• Information provided:
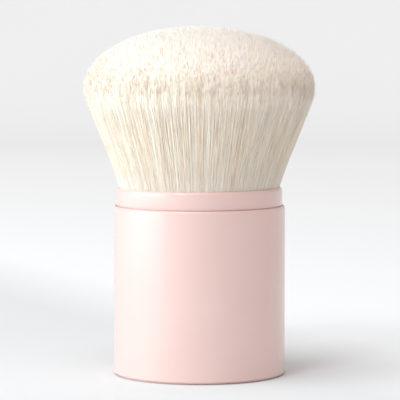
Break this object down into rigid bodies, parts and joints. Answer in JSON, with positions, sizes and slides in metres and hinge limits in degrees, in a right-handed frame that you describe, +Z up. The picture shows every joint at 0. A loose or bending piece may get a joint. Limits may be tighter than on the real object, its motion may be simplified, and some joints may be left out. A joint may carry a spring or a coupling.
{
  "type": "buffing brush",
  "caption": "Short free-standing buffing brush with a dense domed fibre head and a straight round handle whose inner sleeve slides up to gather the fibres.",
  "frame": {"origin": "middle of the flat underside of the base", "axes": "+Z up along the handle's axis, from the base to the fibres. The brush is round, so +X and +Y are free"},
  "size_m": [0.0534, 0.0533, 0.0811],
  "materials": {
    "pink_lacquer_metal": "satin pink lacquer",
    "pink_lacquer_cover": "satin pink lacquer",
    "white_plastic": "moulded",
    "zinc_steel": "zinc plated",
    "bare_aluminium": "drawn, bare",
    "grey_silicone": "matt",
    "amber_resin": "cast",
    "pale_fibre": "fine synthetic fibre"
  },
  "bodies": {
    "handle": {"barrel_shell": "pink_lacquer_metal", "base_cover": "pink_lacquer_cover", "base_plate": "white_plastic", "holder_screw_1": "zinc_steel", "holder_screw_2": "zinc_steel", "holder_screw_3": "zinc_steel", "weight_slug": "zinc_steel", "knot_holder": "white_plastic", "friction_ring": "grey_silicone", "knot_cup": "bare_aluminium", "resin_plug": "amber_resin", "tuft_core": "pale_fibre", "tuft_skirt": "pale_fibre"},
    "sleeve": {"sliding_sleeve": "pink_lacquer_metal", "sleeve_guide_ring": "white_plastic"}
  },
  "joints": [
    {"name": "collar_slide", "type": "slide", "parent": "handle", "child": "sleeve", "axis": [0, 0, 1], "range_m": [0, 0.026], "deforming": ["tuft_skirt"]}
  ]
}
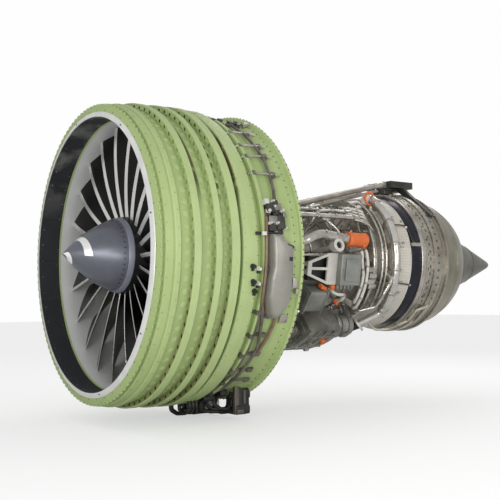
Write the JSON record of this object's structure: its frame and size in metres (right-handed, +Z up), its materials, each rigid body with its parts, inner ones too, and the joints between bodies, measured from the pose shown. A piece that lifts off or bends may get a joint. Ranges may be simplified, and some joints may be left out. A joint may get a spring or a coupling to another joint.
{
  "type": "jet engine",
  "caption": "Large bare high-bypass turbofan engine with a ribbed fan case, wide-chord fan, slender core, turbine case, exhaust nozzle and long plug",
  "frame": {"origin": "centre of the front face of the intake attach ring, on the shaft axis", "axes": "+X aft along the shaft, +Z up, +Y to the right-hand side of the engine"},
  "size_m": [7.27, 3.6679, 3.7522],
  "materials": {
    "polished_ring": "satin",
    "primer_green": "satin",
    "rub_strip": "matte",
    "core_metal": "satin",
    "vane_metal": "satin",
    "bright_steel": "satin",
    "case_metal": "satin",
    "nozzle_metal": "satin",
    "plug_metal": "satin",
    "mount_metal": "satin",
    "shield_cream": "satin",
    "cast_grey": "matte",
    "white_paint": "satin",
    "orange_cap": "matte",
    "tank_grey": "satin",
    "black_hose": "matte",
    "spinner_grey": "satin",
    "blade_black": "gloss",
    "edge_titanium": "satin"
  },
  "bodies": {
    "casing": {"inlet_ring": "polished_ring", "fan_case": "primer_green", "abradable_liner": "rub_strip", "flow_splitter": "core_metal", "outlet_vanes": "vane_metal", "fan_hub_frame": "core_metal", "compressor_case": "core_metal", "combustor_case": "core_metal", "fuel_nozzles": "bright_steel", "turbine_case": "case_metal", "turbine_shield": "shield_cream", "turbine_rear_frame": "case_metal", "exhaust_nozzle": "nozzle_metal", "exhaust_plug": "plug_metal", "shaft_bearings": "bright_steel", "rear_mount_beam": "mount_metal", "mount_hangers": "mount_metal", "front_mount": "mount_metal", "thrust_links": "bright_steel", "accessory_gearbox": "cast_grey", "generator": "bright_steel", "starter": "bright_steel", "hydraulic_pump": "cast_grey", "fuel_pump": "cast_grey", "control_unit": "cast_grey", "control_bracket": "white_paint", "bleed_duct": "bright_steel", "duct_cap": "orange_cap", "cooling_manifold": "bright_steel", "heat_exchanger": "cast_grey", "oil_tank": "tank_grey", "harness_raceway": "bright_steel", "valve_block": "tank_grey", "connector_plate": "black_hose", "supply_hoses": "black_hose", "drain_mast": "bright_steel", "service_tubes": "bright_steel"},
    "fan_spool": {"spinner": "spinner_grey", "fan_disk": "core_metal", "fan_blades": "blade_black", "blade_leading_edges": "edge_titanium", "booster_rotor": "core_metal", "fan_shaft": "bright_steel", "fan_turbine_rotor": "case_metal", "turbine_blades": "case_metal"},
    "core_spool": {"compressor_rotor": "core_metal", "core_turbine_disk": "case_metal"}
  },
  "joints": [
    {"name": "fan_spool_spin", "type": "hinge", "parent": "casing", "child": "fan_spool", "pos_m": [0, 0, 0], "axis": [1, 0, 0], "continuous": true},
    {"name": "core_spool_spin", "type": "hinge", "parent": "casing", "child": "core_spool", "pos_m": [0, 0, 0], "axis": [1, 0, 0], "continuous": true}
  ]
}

• Exercise brief:
From the records above, pull out every line containing the word "JSON".

• Response to this task:
Break this object down into rigid bodies, parts and joints. Answer in JSON, with positions, sizes and slides in metres and hinge limits in degrees, in a right-handed frame that you describe, +Z up. The picture shows every joint at 0. A loose or bending piece may get a joint. Limits may be tighter than on the real object, its motion may be simplified, and some joints may be left out. A joint may carry a spring or a coupling.
Write the JSON record of this object's structure: its frame and size in metres (right-handed, +Z up), its materials, each rigid body with its parts, inner ones too, and the joints between bodies, measured from the pose shown. A piece that lifts off or bends may get a joint. Ranges may be simplified, and some joints may be left out. A joint may get a spring or a coupling to another joint.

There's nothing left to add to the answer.